Today, while buildings may be integrated, the underlying beliefs that once drove segregation still subtly influence the decisions of some school leaders. The afterlife of Brown v. Board of Education is not found in the law itself. It is found in the daily experiences of children and educators of color who continue to navigate systems never designed with them in mind.

Brown v. Board of Education promised equality. What we received was the appearance of equality, a carefully constructed smokescreen. You can be in the same building and still not be treated the same. You can sit in the same classroom and still be handed outdated textbooks and limited resources. You can work in the same school and still be overlooked for leadership roles, even when you hold stronger credentials and a proven record. Parents of students of color may be welcomed into the same schools as other families, yet their concerns are not met with the same urgency, attention, or care. Integration changed the seating chart. It did not change the mindset.

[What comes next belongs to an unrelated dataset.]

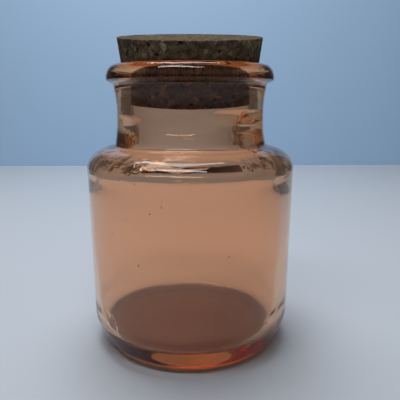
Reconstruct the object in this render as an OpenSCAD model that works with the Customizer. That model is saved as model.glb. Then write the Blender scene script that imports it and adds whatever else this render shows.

And until the mindset changes, equality will remain a promise this nation has yet to keep. Until individuals are willing to examine their own thinking, retrain the patterns they inherited, and confront the origins of those beliefs, we will keep raising new school walls on the same old foundation and wondering why the fractures never fade. Equality has never been about sharing buildings. It has always required adults with the courage to unlearn what history handed them, to disrupt patterns that cause harm, and to choose a different path for the children they serve. Because the mindset rooted in a history of inequality must be stripped from our schools in every form it takes, whether subtle or overt, if we ever hope to build an education system that is not haunted by the architecture of its past.